12 Swimming with sharks
Very Special Agent Large and in Charge Anthony DiNozzo is in a strange place, not awake, not asleep, not quite dreaming, this not unpleasant state occasionally jogged by a sense of something terribly unpleasant just out of sight. Like being some clueless teenager in a horror flick, ambling through the sun-dappled woods, not knowing that the camera keeps cutting away to a bad guy in the shadows wearing a mask. Or like floating in the warm Mediterranean water off Málaga and being nosed every now and then by a shark. Yeah, more like that.
So: here's the thing about Ziva David. Girl has her own appetites, not small, and she's almost always game for what Ducky would call a bit of the slap and tickle. Not offended by the idea that once a day and twice on holidays is reasonable. She gives as good as she gets.
She's not much of a talker, unless you like insults, which is something they have in common, and she's really not much for the mushy stuff, which is something they don't have so much in common, because Very Special Agent is hesitant about dishing it out—no man in his right mind wants to look weak to a woman with an enormous knife collection—but he does lap it up. Could live on it, probably.
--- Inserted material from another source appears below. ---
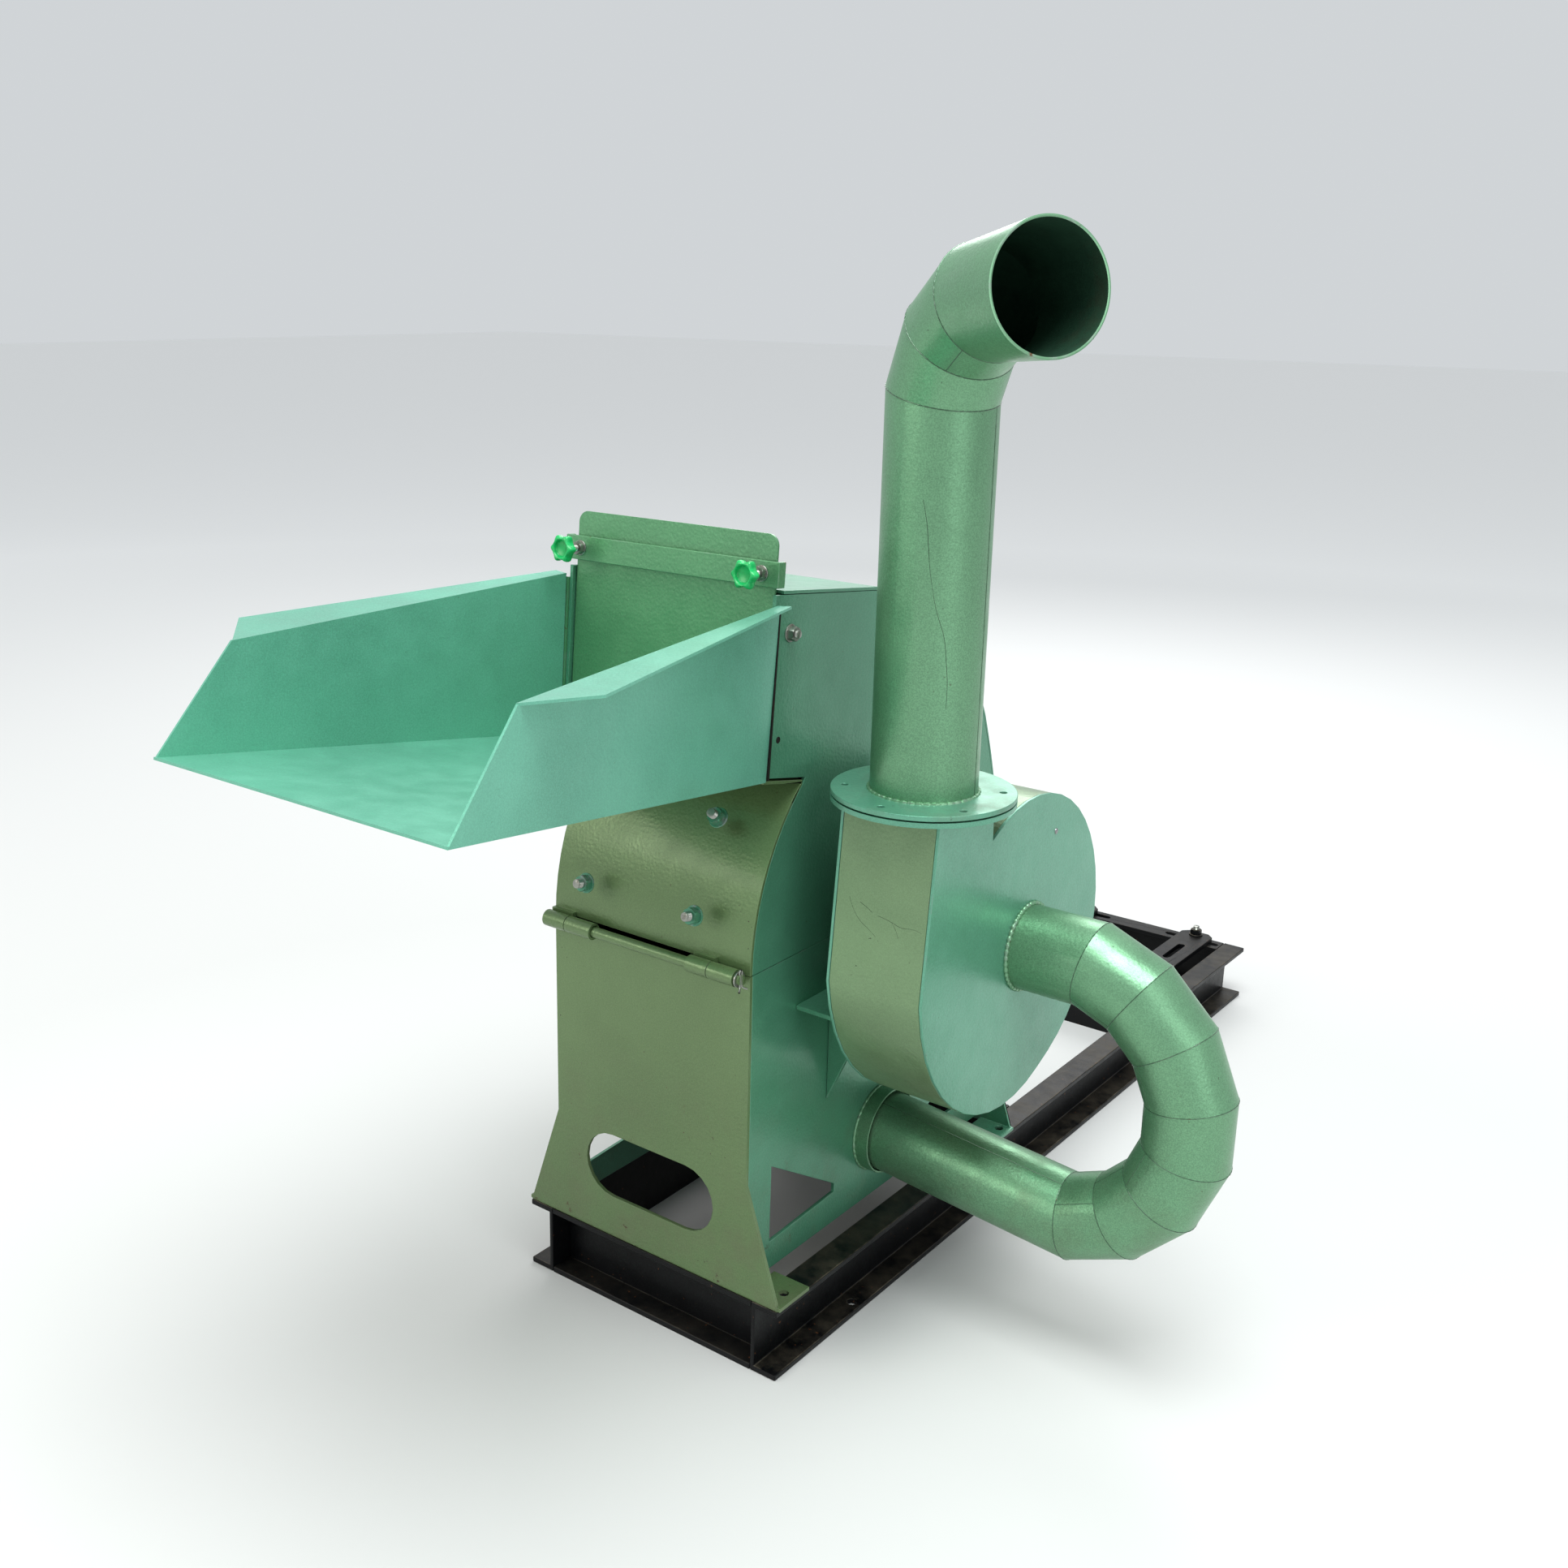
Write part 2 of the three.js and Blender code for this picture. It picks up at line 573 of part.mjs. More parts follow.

With Ziva you could go six months or more without an endearment that doesn't mention your hind end or its alleged hairiness. I love you is apparently reserved for leap years.
So this morning—was it this morning?—he'd followed her into the shower expecting a quick snack, and happy enough with the prospect. She'd been in the mood for something quite different as it turned out, and it was neither quick nor snack-sized. Because she doesn't say much, and she didn't then, but every so often you get this moment when she takes your face in her hands so you can't look away and she pulls in close so you see nothing but two enormous dark eyes and there is nothing in those dark eyes but the very Zivaness of Ziva and those eyes tell you that she is all on in this and that she wants you all in on this with her and that this is the only thing worth wanting. And you hope that you look the same back, but you worry a little that mostly you look goofy, because this is something you don't get used to. And then she moves in on you and it's movie-love kisses and you think that the man who first put a bench in a shower is a genius. And afterwards you try not to think about it too much because you don't want to wear it out, and you tell yourself that words are way overrated, and it's a long time before the hairy butt jokes seem too frequent.
Good times, hence the whole warm Mediterranean water metaphor. (Analogy? He can never remember which is which.) The shark? He can't remember. But he knows something terrible has happened, something that makes it seem as if this morning were already a long time ago, that there will be no more mornings like that, that he will never see the Zivaness of Ziva again, and no measure of "Good job" or "tight ship" or even "I love you" could ever make up for the loss.
And so he can't wake himself up to see the shark. He's not floating, more like drowning. And sharks are patient.